Anisotropic order-order transitions in other block copolymers have been previously documented in the melt and in solution [40,41]. Similar behavior to that observed here was seen in a triblock copolymer melt of poly(styrene-b-isoprene-b-styrene) where it was reported that fluctuations with cubic symmetry were evident in the stable hexagonal phase even after shear alignment [40,41]. An OOT between a cubic phase and cylindrical phase has been shown previously in block copolymer solutions to have a hysteresis that affects the phase transition properties [40-42]. In a system of symmetric styrene-isoprene diblock copolymer, the existence of supercooled cylinders are found to persist into the cubic phase. The stability of these supercooled cylinders depends on the concentration of the block copolymer. In some cases this metastable phase persists in the system after a month of annealing when the block copolymer concentrations are high [41].

This anisotropy in both the literature and our system is likely due to the difference between the spherical micelles forming cylindrical micelles and the cylindrical micelles breaking up into spherical micelles during the OOT. This difficulty of the system to transition from spherical to cylindrical micelles could be due to the need for the cubically-packed spherical micelle phase to reorient itself to form and pack the cylindrical micelles into a hexagonally-packed cylindrical micelle phase. For the reverse OOT, the cylindrical micelles will begin to break up into spherical micelles which will more easily repack into a cubically-packed spherical micelle phase.
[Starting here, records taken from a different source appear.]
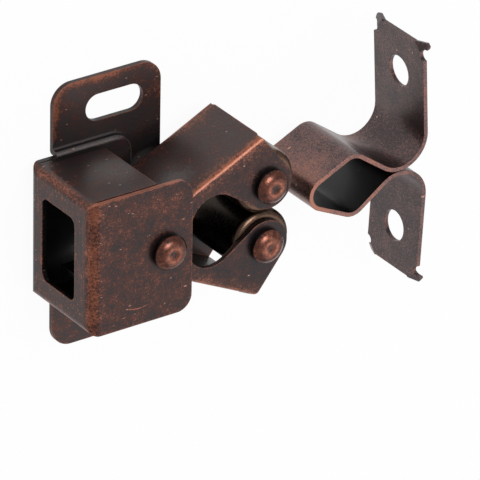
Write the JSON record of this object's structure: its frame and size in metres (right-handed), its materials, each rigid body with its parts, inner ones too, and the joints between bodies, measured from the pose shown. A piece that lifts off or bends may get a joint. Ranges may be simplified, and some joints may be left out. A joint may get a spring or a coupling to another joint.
{
  "type": "double roller catch",
  "caption": "Cabinet door catch: sprung roller jaws in a folded sheet-steel housing grip a spear-shaped strike that is screwed to the door.",
  "frame": {"origin": "on the mounting face, midway between the screw slots of the two ears", "axes": "+X out of the catch's mouth towards the strike, +Y across the plate from slot to slot, +Z away from the mounting face along the rivets"},
  "size_m": [0.0681, 0.048, 0.0218],
  "materials": {
    "housing": "antique copper plating, darkened",
    "pivot_rivet": "antique copper plating, rubbed bright on the head",
    "spring": "plain spring wire",
    "upper_jaw": "antique copper plating, darkened",
    "lower_jaw": "antique copper plating, darkened",
    "upper_roller_rivet": "antique copper plating, rubbed bright on the head",
    "lower_roller_rivet": "antique copper plating, rubbed bright on the head",
    "upper_roller": "dark plated steel",
    "lower_roller": "dark plated steel",
    "strike": "antique copper plating, matte"
  },
  "bodies": {
    "catch": {"housing": "housing", "pivot_rivet": "pivot_rivet", "spring": "spring"},
    "upper_jaw": {"upper_jaw": "upper_jaw", "upper_roller_rivet": "upper_roller_rivet"},
    "lower_jaw": {"lower_jaw": "lower_jaw", "lower_roller_rivet": "lower_roller_rivet"},
    "upper_roller": {"upper_roller": "upper_roller"},
    "lower_roller": {"lower_roller": "lower_roller"},
    "strike": {"strike": "strike"}
  },
  "joints": [
    {"name": "upper_jaw_hinge", "type": "hinge", "parent": "catch", "child": "upper_jaw", "pos_m": [-0.0019, 0, 0.011], "axis": [0, 0, 1], "range_deg": [0, 20], "stiffness_Nm_per_rad": 0.22, "springref_deg": -27.5, "deforming": ["spring"]},
    {"name": "lower_jaw_hinge", "type": "hinge", "parent": "catch", "child": "lower_jaw", "pos_m": [-0.0019, 0, 0.01005], "axis": [0, 0, -1], "range_deg": [0, 20], "stiffness_Nm_per_rad": 0.22, "springref_deg": -27.5, "deforming": ["spring"]},
    {"name": "upper_roller_spin", "type": "hinge", "parent": "upper_jaw", "child": "upper_roller", "pos_m": [0.01868, 0.0057, 0.011], "axis": [0, 0, 1], "continuous": true},
    {"name": "lower_roller_spin", "type": "hinge", "parent": "lower_jaw", "child": "lower_roller", "pos_m": [0.01868, -0.0057, 0.01005], "axis": [0, 0, 1], "continuous": true},
    {"name": "strike_slide", "type": "slide", "parent": "catch", "child": "strike", "axis": [1, 0, 0], "range_m": [-0.0052, 0]}
  ]
}
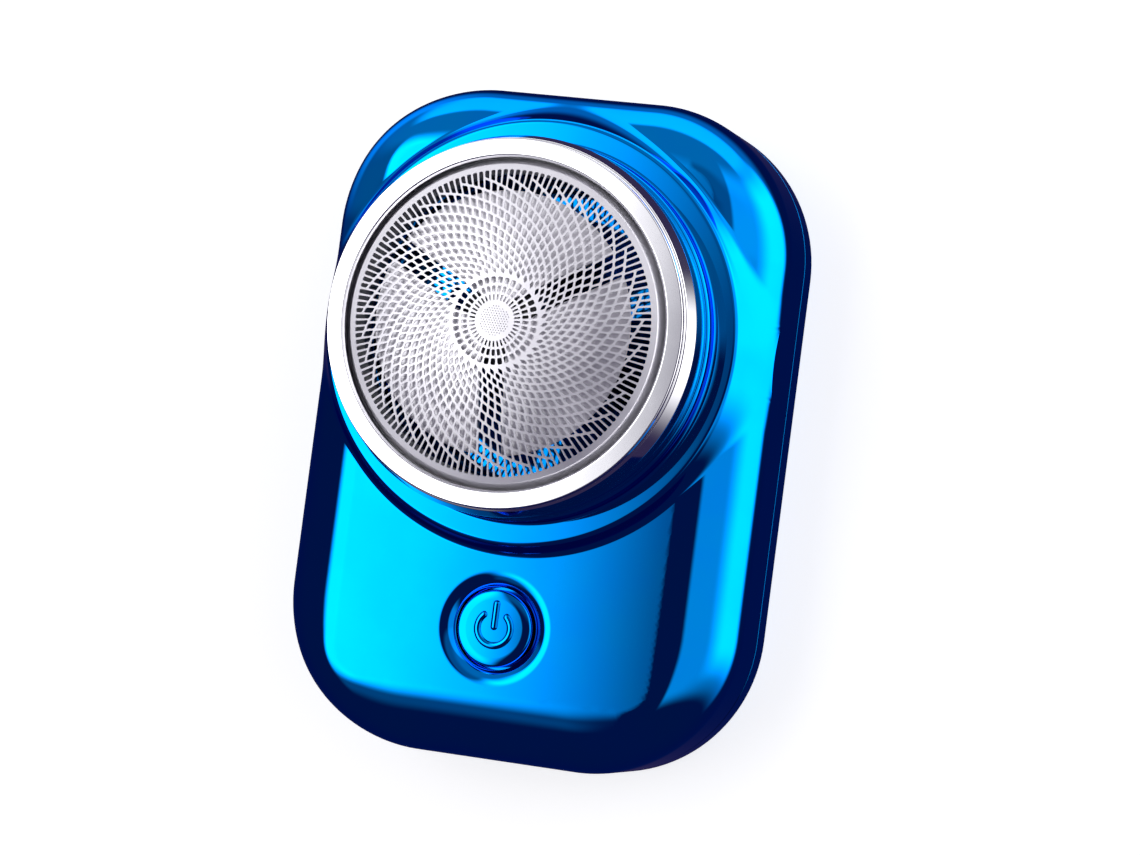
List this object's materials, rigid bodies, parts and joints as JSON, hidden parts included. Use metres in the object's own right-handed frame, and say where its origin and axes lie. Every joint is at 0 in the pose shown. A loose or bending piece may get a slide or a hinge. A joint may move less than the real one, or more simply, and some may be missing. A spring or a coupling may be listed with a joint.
{
  "type": "electric shaver",
  "caption": "Pocket rotary shaver with a plated rounded body, a round domed foil head in a bright ring and a push power button.",
  "frame": {"origin": "middle of the footprint on the plane of the flat back, on which the shaver lies", "axes": "+Z out of the face along the head's axis, +Y towards the head end, +X to the right when looking at the face"},
  "size_m": [0.0476, 0.068, 0.0306],
  "materials": {
    "plated_blue": "ABS, vacuum plated in a transparent blue over bright metal, mirror gloss",
    "chrome": "bright polished chrome plating",
    "foil_steel": "thin etched steel, satin",
    "cutter_steel": "ground steel",
    "black_plastic": "moulded, fine texture",
    "grey_plastic": "moulded, fine texture",
    "white_plastic": "moulded acetal",
    "clear_plastic": "clear moulded",
    "rubber": "moulded silicone",
    "foam": "closed-cell foam tape",
    "zinc_steel": "bright zinc plated",
    "spring_steel": "drawn bright steel",
    "magnet": "bonded ferrite",
    "copper": "enamelled copper winding on a laminated core",
    "circuit_green": "glass-epoxy with green solder mask",
    "battery_wrap": "aluminised pouch",
    "red_wire": "silicone insulated",
    "black_wire": "silicone insulated"
  },
  "bodies": {
    "housing": {"front_shell": "plated_blue", "rear_shell": "plated_blue", "shell_gasket": "rubber", "head_seal": "rubber", "spindle_seal": "rubber", "rear_screw_1": "zinc_steel", "rear_screw_2": "zinc_steel", "rear_screw_3": "zinc_steel", "rear_screw_4": "zinc_steel", "motor_cradle": "black_plastic", "cradle_screw_1": "zinc_steel", "cradle_screw_2": "zinc_steel", "motor_can": "zinc_steel", "motor_magnet": "magnet", "motor_end_cap": "white_plastic", "motor_pad": "foam", "battery": "battery_wrap", "battery_pad": "foam", "circuit_board": "circuit_green", "board_screw_1": "zinc_steel", "board_screw_2": "zinc_steel", "switch_body": "black_plastic", "button_seal": "rubber", "charging_socket": "zinc_steel", "socket_contacts": "black_plastic", "charge_led": "white_plastic", "light_pipe": "clear_plastic", "battery_lead_red": "red_wire", "battery_lead_black": "black_wire", "motor_lead_red": "red_wire", "motor_lead_black": "black_wire"},
    "rotor": {"motor_shaft": "spring_steel", "motor_armature": "copper", "drive_spindle": "white_plastic", "cutter_spring": "spring_steel"},
    "cutter": {"cutter_carrier": "black_plastic", "inner_cutter": "cutter_steel"},
    "head": {"head_ring": "chrome", "foil_retainer": "grey_plastic"},
    "foil_unit": {"foil": "foil_steel", "foil_rim": "grey_plastic"},
    "button": {"power_button": "plated_blue", "switch_plunger": "white_plastic"}
  },
  "joints": [
    {"name": "head_lift", "type": "slide", "parent": "housing", "child": "head", "axis": [0, 0, 1], "range_m": [0, 0.016]},
    {"name": "foil_float", "type": "slide", "parent": "head", "child": "foil_unit", "axis": [0, 0, 1], "range_m": [-0.0008, 0], "stiffness_N_per_m": 500, "springref_m": 0.0006},
    {"name": "rotor_spin", "type": "hinge", "parent": "housing", "child": "rotor", "pos_m": [0, 0.0091, 0.0195], "axis": [0, 0, 1], "continuous": true},
    {"name": "cutter_float", "type": "slide", "parent": "rotor", "child": "cutter", "axis": [0, 0, 1], "range_m": [-0.0008, 0], "deforming": ["cutter_spring"]},
    {"name": "button_press", "type": "slide", "parent": "housing", "child": "button", "axis": [0, 0, 1], "range_m": [-0.0005, 0], "stiffness_N_per_m": 2500, "springref_m": 0.0002, "deforming": ["button_seal"]}
  ],
  "couplings": [
    {"joint": "cutter_float", "follows": "foil_float", "ratio": 1}
  ]
}
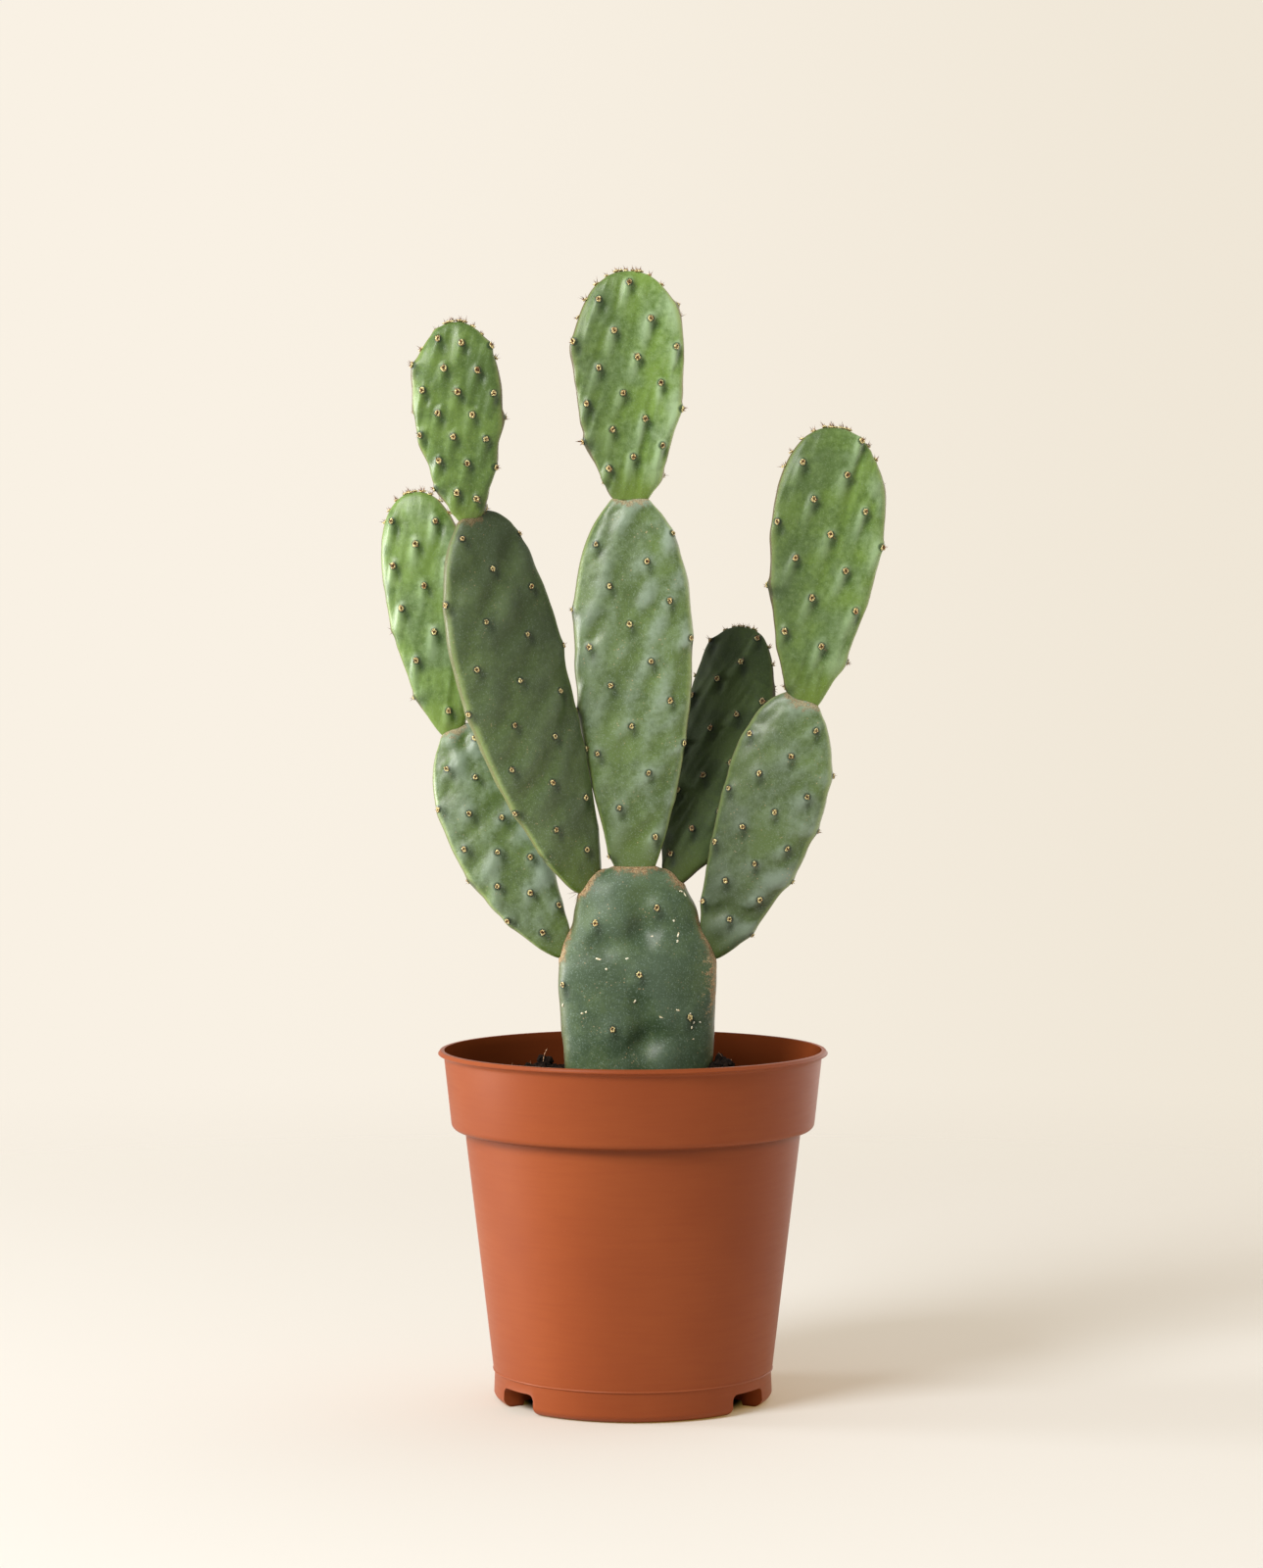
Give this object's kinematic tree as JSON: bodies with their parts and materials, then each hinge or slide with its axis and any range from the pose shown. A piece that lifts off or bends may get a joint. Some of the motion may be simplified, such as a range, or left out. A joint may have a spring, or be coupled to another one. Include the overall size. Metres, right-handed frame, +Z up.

It is hypothesized here that it is the hindrance of rearranging the spherical micelles into cylindrical micelles and then packing of the cylindrical micelles into a hexagonally-packed cylindrical micelle phase that gives rise to this anisotropic OOT. It is also hypothesized that the cylindrical micelles break apart easily into spherical micelles and repack into a cubically-packed spherical micelle phase quickly allowing the block copolymer to go from the hexagonally-packed cylindrical micelle phase to the cubically-packed spherical micelle phase more easily than the reverse phase transition.

We show that the block copolymer demonstrates a thermal history between the RCP phase and HEX phase and will approach different steady state moduli values. This thermal history has also been shown at the nanoscale in the HEX phase for block copolymers but not the RCP phase. Allowing the micelle crystal to equilibrate at 10 °C for half an hour minimizes these thermal history effects. This suggests that more care must be given when studying block copolymer systems with more than one ordered phase to ensure that a stronger micelle gel such as the cubically-packed spherical micelle phase is not remaining dominant in a weaker micelle gel such as the hexagonally-packed cylindrical micelle phase.

5. Conclusions

The Pluronic^® P123 block copolymer system forms a cubically-packed spherical micelle phase (RCP) and a hexagonally-packed cylindrical micelle phase (HEX). The hexagonally-packed cylindrical micelle phase forms a weaker gel that is more sensitive to thermal history and different shear fields than the cubically-packed spherical micelle phase. A hysteresis exists in the order-order transition between the RCP phase and the HEX phase. These thermal history effects are observed at both the macroscale (rheology) and nanoscale (SANS) for the hexagonally-packed cylindrical micelle phase. We propose that the cubically-packed spherical micelle phase persists into the hexagonally-packed cylindrical micelle phase due to the hindrance of rearranging the spherical micelles into cylindrical micelles and then packing of the cylindrical micelles into a hexagonally-packed cylindrical micelle phase and that this mechanism gives rise to the observed anisotropic order-order transition. One ramification of this work is the guidance offered to nanocomposite preparation in the hexagonally-packed cylinder phase; to avoid mixed phases, the thermal history should be chosen such that the hexagonally-packed phase is reached directly from the isotropic phase and that simple shear be applied rather than oscillatory shear.